Collected data:
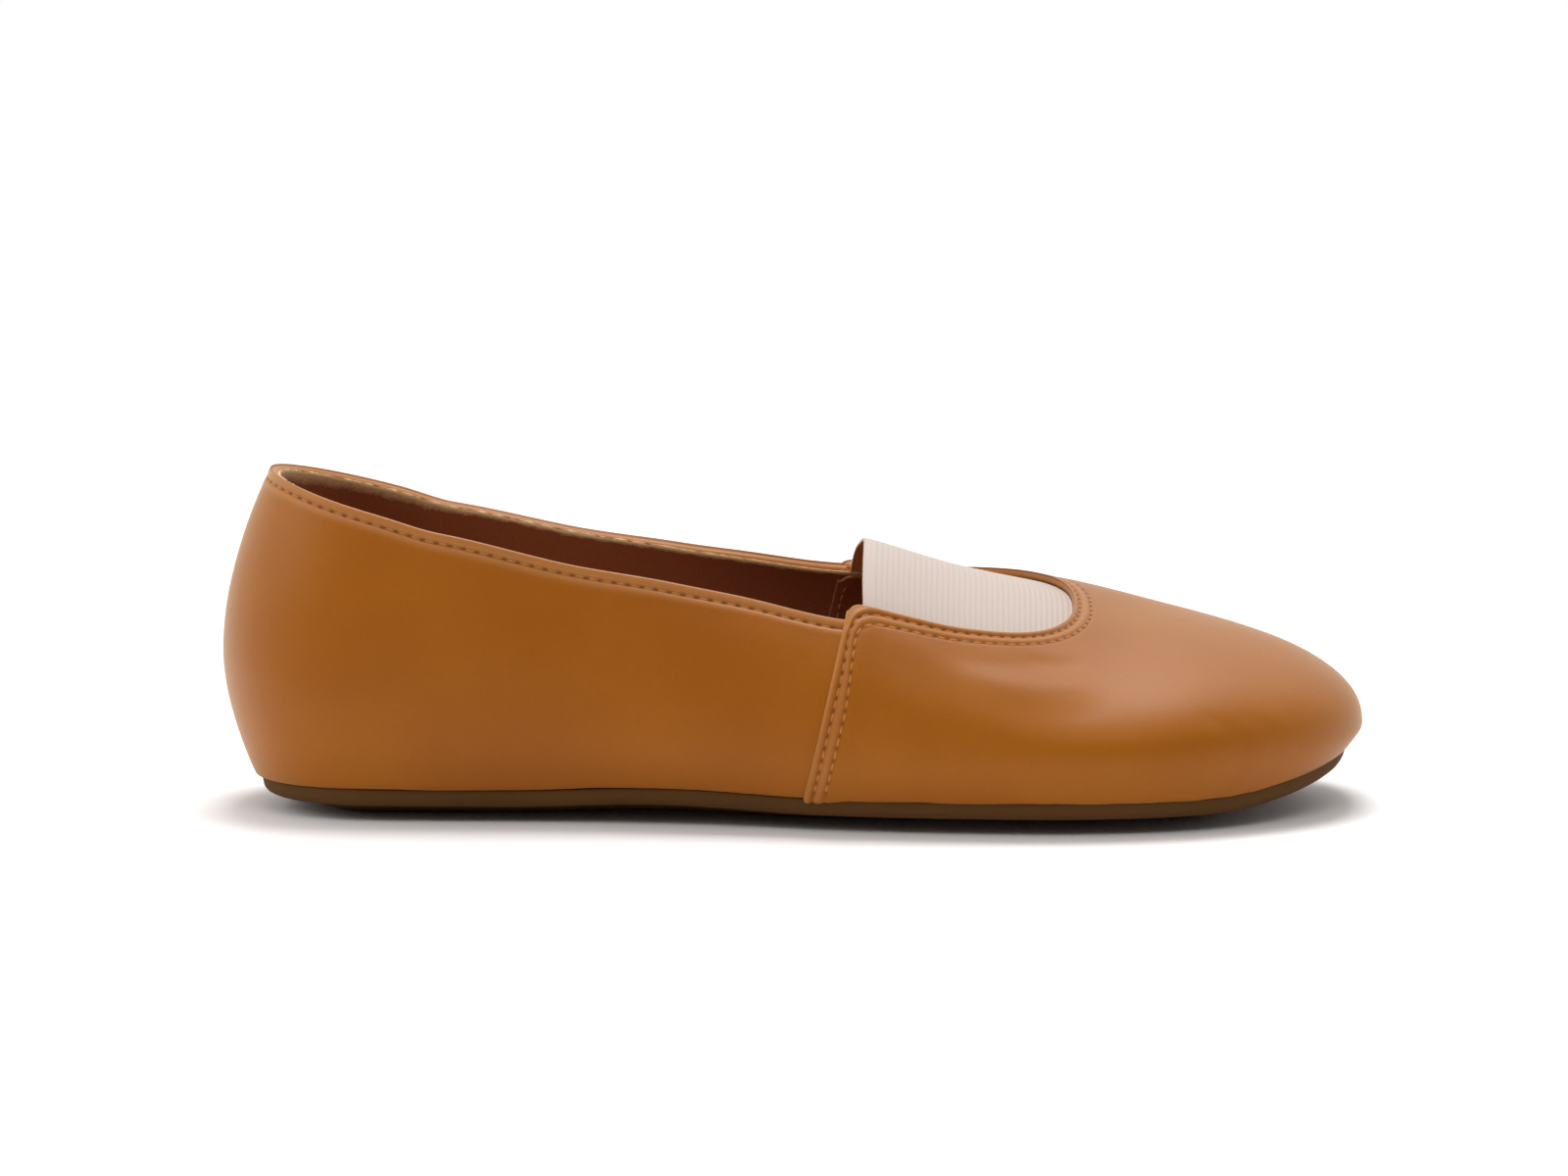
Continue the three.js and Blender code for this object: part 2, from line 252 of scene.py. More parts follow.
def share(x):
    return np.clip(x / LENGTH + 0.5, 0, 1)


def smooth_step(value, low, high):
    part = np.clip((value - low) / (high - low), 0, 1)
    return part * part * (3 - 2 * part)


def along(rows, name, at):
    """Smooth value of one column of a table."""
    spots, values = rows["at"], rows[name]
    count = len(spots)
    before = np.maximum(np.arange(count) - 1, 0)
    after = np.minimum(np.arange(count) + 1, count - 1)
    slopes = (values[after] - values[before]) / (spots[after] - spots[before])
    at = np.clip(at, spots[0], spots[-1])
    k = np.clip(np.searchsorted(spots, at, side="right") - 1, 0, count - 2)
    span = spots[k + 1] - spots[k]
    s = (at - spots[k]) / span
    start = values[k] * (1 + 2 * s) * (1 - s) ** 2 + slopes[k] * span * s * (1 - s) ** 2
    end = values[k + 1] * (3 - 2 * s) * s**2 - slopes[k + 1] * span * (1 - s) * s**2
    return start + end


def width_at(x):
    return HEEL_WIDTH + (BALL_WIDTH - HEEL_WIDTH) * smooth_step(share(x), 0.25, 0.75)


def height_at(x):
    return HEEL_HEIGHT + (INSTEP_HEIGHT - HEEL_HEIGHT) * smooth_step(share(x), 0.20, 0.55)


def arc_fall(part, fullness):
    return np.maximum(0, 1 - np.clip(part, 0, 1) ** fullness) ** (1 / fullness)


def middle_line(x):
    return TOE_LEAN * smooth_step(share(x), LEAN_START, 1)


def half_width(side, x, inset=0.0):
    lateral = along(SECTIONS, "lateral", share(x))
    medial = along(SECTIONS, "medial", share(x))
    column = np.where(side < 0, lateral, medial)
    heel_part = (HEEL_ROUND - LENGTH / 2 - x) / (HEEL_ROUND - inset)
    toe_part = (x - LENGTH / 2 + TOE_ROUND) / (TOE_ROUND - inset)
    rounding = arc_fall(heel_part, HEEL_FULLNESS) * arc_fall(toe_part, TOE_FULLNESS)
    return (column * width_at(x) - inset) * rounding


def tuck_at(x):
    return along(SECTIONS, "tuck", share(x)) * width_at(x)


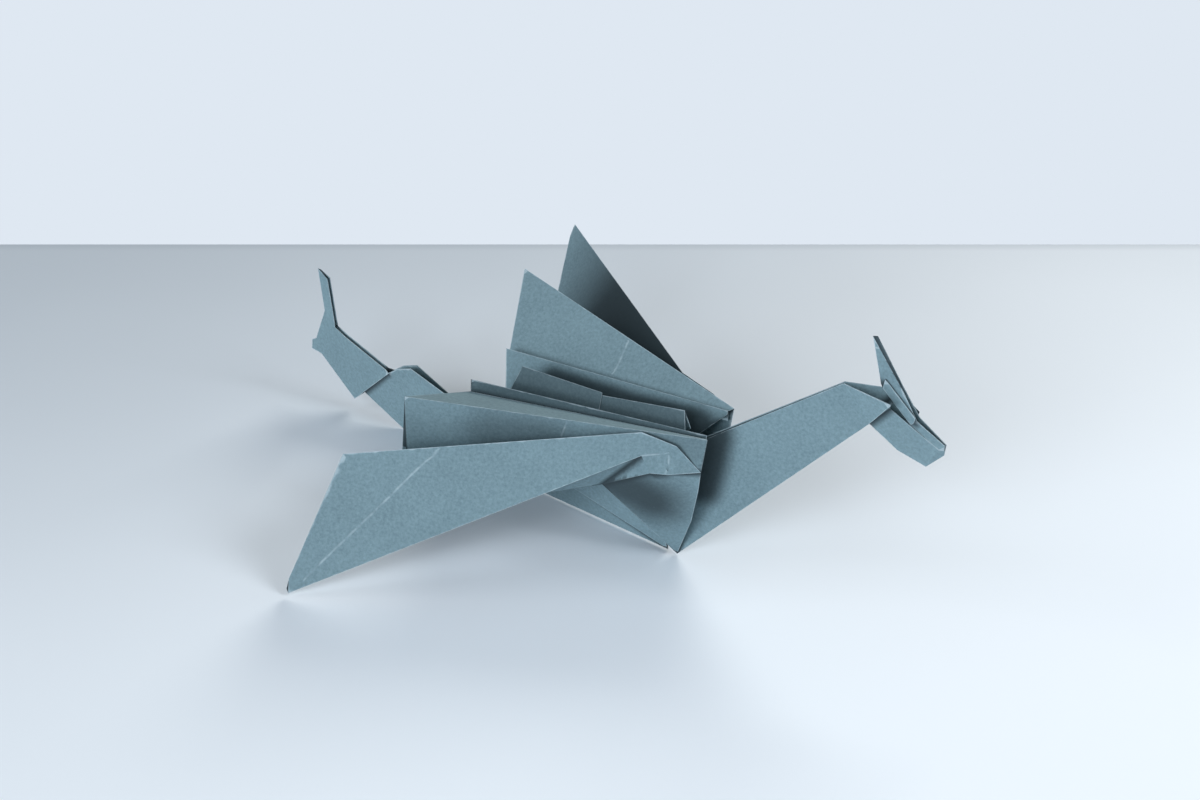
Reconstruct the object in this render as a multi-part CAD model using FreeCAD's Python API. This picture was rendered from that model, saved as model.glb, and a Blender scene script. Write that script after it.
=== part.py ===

SET EXERCISE:
Write out the entries above word for word.

TASK RESULT:
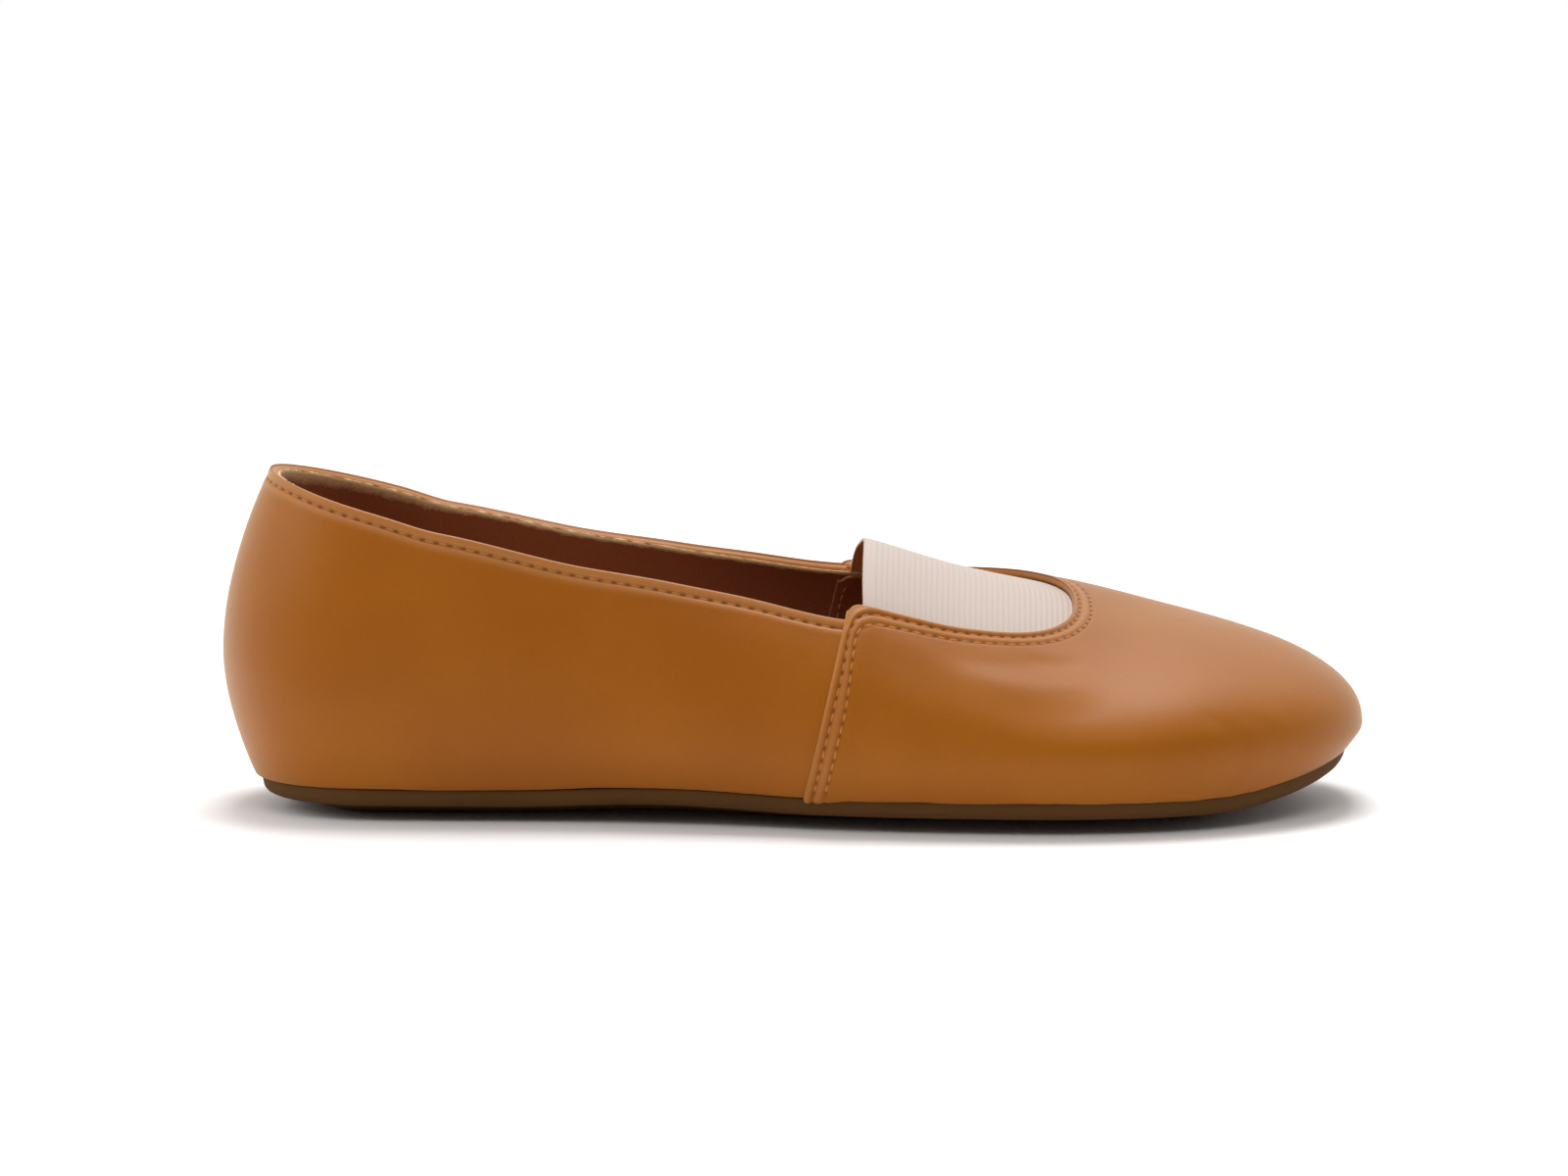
Continue the three.js and Blender code for this object: part 2, from line 252 of scene.py. More parts follow.
def share(x):
    return np.clip(x / LENGTH + 0.5, 0, 1)


def smooth_step(value, low, high):
    part = np.clip((value - low) / (high - low), 0, 1)
    return part * part * (3 - 2 * part)


def along(rows, name, at):
    """Smooth value of one column of a table."""
    spots, values = rows["at"], rows[name]
    count = len(spots)
    before = np.maximum(np.arange(count) - 1, 0)
    after = np.minimum(np.arange(count) + 1, count - 1)
    slopes = (values[after] - values[before]) / (spots[after] - spots[before])
    at = np.clip(at, spots[0], spots[-1])
    k = np.clip(np.searchsorted(spots, at, side="right") - 1, 0, count - 2)
    span = spots[k + 1] - spots[k]
    s = (at - spots[k]) / span
    start = values[k] * (1 + 2 * s) * (1 - s) ** 2 + slopes[k] * span * s * (1 - s) ** 2
    end = values[k + 1] * (3 - 2 * s) * s**2 - slopes[k + 1] * span * (1 - s) * s**2
    return start + end


def width_at(x):
    return HEEL_WIDTH + (BALL_WIDTH - HEEL_WIDTH) * smooth_step(share(x), 0.25, 0.75)


def height_at(x):
    return HEEL_HEIGHT + (INSTEP_HEIGHT - HEEL_HEIGHT) * smooth_step(share(x), 0.20, 0.55)


def arc_fall(part, fullness):
    return np.maximum(0, 1 - np.clip(part, 0, 1) ** fullness) ** (1 / fullness)


def middle_line(x):
    return TOE_LEAN * smooth_step(share(x), LEAN_START, 1)


def half_width(side, x, inset=0.0):
    lateral = along(SECTIONS, "lateral", share(x))
    medial = along(SECTIONS, "medial", share(x))
    column = np.where(side < 0, lateral, medial)
    heel_part = (HEEL_ROUND - LENGTH / 2 - x) / (HEEL_ROUND - inset)
    toe_part = (x - LENGTH / 2 + TOE_ROUND) / (TOE_ROUND - inset)
    rounding = arc_fall(heel_part, HEEL_FULLNESS) * arc_fall(toe_part, TOE_FULLNESS)
    return (column * width_at(x) - inset) * rounding


def tuck_at(x):
    return along(SECTIONS, "tuck", share(x)) * width_at(x)


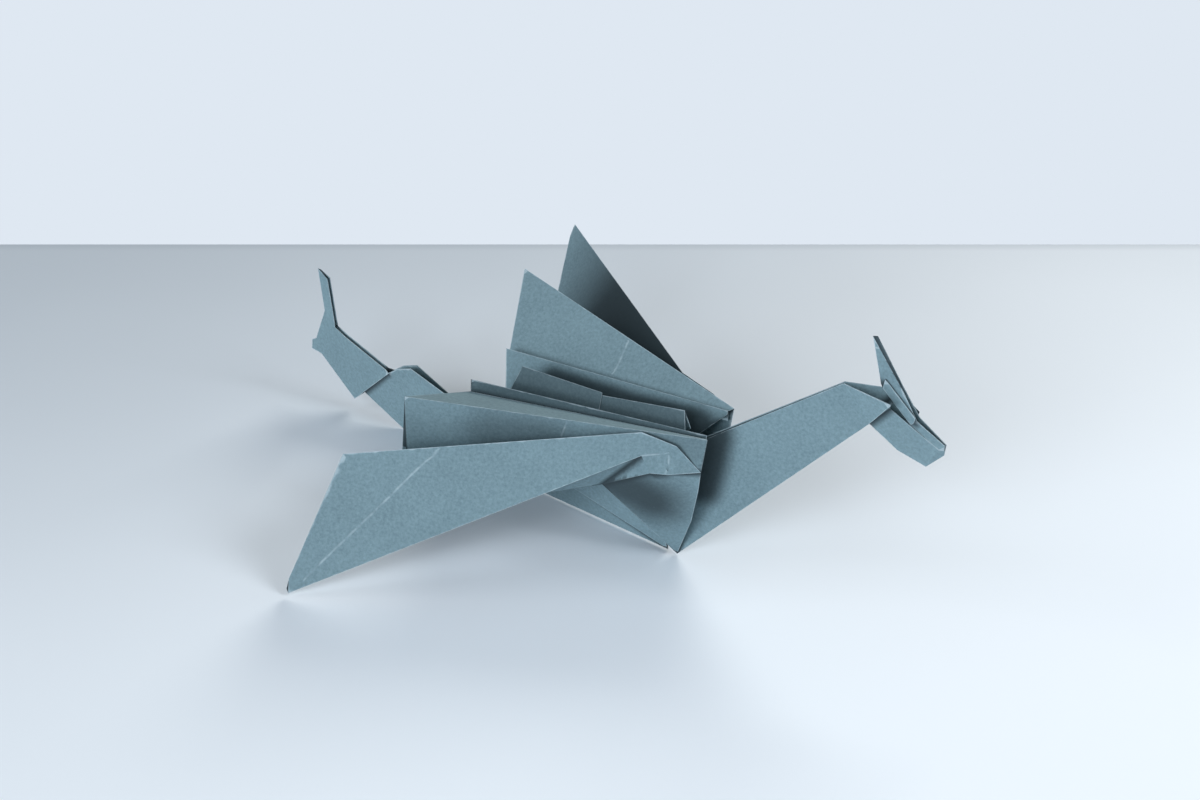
Reconstruct the object in this render as a multi-part CAD model using FreeCAD's Python API. This picture was rendered from that model, saved as model.glb, and a Blender scene script. Write that script after it.
=== part.py ===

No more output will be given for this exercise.